_Set problem_
Return, exactly as written, the lines from the one containing "Keep writing the" through the one containing "collar's glaze. Its", with both ends included.

_Record extracts_
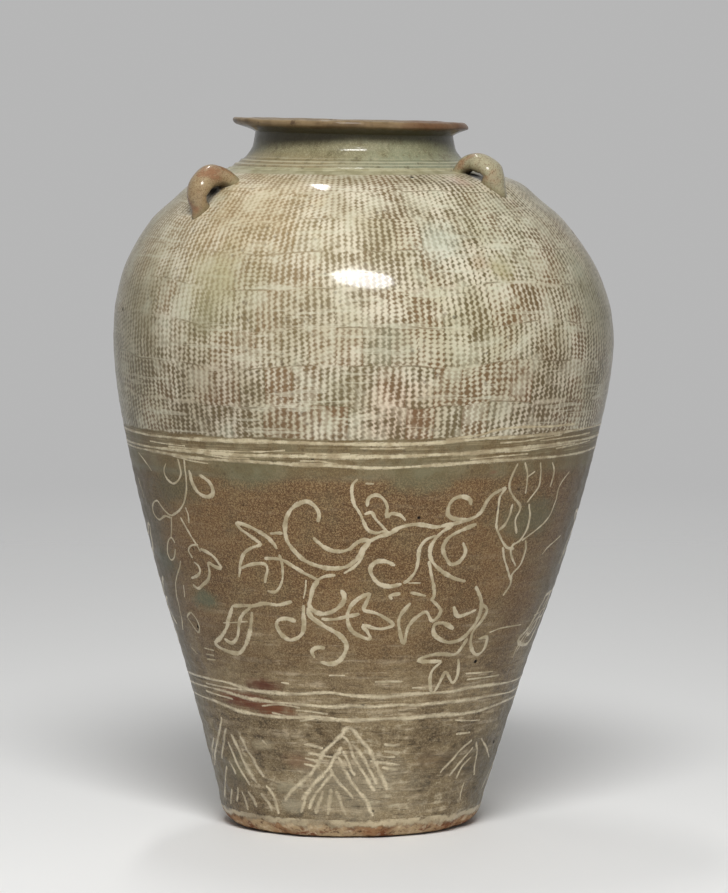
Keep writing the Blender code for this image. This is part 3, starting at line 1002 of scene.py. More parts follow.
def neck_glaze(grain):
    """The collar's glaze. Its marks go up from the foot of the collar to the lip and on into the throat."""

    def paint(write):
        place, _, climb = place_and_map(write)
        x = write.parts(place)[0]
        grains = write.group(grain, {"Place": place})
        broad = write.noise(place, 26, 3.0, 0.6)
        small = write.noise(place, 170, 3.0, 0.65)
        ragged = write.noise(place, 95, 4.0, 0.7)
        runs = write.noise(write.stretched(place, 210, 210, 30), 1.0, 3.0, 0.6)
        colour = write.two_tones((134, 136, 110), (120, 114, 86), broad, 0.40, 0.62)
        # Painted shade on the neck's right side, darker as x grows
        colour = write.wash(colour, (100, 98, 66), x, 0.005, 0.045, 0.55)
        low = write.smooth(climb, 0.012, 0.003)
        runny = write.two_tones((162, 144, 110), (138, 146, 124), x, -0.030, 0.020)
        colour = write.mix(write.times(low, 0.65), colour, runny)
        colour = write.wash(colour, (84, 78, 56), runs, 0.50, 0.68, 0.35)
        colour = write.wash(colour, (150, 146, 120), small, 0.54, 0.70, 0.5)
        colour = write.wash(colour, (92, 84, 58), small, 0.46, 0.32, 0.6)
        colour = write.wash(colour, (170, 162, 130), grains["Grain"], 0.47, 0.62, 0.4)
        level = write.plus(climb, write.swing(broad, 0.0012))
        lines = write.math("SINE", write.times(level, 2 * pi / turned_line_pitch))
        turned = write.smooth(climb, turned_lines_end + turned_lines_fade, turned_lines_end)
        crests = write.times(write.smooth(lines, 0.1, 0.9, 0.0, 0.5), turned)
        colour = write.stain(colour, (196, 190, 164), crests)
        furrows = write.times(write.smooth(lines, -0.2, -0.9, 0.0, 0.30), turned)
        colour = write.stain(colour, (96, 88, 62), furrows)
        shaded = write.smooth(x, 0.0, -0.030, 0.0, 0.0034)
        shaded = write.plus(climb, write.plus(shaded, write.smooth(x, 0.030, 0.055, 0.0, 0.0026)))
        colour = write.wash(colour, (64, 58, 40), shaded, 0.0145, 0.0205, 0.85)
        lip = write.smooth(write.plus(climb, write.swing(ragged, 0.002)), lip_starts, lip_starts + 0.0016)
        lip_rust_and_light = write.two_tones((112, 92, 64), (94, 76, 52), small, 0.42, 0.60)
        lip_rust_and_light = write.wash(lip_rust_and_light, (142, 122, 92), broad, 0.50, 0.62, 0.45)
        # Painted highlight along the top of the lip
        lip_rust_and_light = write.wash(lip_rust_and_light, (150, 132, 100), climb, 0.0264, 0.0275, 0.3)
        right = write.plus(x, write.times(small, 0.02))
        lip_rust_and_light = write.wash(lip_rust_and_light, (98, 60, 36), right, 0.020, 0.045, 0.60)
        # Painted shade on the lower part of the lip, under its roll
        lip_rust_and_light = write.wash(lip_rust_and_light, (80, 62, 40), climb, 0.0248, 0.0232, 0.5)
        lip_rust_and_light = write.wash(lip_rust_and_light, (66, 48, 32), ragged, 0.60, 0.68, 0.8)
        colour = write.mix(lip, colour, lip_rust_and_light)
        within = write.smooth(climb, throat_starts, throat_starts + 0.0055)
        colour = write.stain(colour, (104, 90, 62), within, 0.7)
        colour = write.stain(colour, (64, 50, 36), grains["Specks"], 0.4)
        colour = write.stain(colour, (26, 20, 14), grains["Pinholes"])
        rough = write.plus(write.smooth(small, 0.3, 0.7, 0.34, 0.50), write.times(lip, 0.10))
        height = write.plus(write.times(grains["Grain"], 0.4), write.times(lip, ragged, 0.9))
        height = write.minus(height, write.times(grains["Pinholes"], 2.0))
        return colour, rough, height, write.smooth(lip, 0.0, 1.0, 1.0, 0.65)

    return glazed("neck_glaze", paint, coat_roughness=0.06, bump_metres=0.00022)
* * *
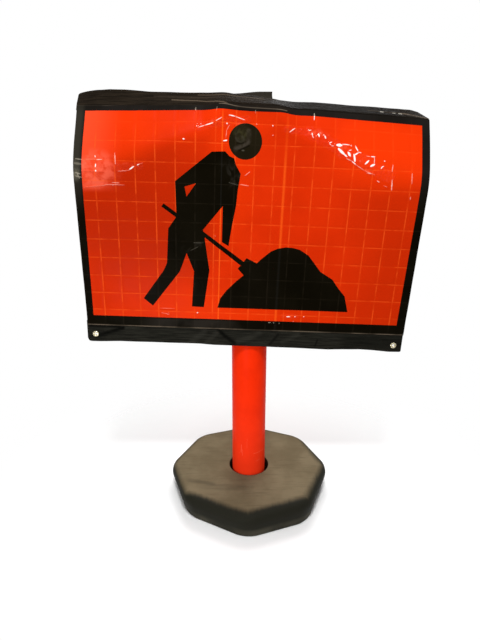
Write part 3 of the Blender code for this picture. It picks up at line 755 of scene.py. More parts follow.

_Answer for the task_
Keep writing the Blender code for this image. This is part 3, starting at line 1002 of scene.py. More parts follow.
def neck_glaze(grain):
    """The collar's glaze. Its marks go up from the foot of the collar to the lip and on into the throat."""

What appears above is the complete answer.